Day of the Dead: The Travel Mom is Live from San Miguel de Allende on Good Morning Arizona
Today is Dia De Los Muertos and I am grateful to be spending it in San Miguel de Allende.
It’s such a delight to be able to share this wonderful experience on Good Morning Arizona.
When you’re ready to travel, I really encourage you visit San Miguel de Allende, as they host one of the most celebrated Day of the Dead Festivals in all of Mexico!
Day of the Dead is an Aztec spiritual holiday that is celebrated every year from October 31 to November 2. It is believed that the deceased awake from their eternal resting place and speak with their loved ones giving everyone the chance to reconnect.
Alters are built to honor the deceased and families cook all of their loved one’s favorite foods for a celebratory feast. Ornate Mexican cemeteries are always a fun stroll, but there is no better time to visit than while graves and headstones are adorned with marigolds and decorations in honor of Día de los Muertos.
Sure, the theme is death, but the point is to demonstrate love and respect for deceased family members. … Día de los Muertos, or Day of the Dead, is a celebration of life and death. While the holiday originated in Mexico, it is celebrated all over Latin America with colorful calaveras (skulls) and calacas (skeletons).

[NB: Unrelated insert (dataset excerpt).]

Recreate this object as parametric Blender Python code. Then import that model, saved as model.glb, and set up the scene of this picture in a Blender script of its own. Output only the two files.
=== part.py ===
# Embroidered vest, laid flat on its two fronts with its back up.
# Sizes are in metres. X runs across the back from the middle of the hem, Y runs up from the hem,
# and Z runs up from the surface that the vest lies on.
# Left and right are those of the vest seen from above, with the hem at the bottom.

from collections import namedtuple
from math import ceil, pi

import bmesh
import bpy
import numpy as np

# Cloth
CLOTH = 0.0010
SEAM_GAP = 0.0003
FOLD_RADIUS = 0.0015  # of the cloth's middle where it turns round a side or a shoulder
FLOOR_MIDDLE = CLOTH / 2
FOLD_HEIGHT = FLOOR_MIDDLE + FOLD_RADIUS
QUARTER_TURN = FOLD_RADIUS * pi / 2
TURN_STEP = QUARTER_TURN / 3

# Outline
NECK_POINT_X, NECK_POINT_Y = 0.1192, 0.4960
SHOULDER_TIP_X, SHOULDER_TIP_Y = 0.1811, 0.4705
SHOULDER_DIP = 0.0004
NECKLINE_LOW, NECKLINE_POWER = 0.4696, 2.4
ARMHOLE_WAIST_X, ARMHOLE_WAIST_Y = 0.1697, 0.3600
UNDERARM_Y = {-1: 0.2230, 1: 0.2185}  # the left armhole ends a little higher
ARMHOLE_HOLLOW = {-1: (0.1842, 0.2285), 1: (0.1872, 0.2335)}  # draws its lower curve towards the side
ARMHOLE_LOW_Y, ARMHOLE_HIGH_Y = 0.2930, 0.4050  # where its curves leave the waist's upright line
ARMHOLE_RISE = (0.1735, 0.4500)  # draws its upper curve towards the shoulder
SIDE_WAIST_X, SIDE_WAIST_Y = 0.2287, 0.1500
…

Plans for the day are made throughout the year, including gathering the goods to be offered to the dead. During the three-day period families usually clean and decorate graves and most visit the cemeteries where their loved ones are buried and decorate their graves with ofrendas (altars), which often include orange Mexican marigolds (Tagetes erecta) called cempasúchil (originally named cempōhualxōchitl, Nāhuatl for ‘twenty flowers’).
In modern Mexico the marigold is sometimes called Flor de Muerto (‘Flower of Dead’). These flowers are thought to attract souls of the dead to the offerings. It is also believed the bright petals with a strong scent can guide the souls from cemeteries to their family homes.
Toys are brought for dead children (los angelitos, or ‘the little angels’), and bottles of tequila, mezcal or pulque or jars of atole for adults. Families will also offer trinkets or the deceased’s favorite candies on the grave.
Some families have ofrendas in homes, usually with foods such as candied pumpkin, pan de muerto (‘bread of dead’), and sugar skulls; and beverages such as atole. The ofrendas are left out in the homes as a welcoming gesture for the deceased. Some people believe the spirits of the dead eat the “spiritual essence” of the ofrendas’ food, so though the celebrators eat the food after the festivities, they believe it lacks nutritional value. Pillows and blankets are left out so the deceased can rest after their long journey.
A common symbol of the holiday is the skull (in Spanish calavera), which celebrants represent in masks, called calacas (colloquial term for skeleton), and foods such as sugar or chocolate skulls, which are inscribed with the name of the recipient on the forehead. Sugar skulls can be given as gifts to both the living and the dead. Other holiday foods include pan de muerto, a sweet egg bread made in various shapes from plain rounds to skulls, often decorated with white frosting to look like twisted bones.
Have you attended a Day of the Dead weekend?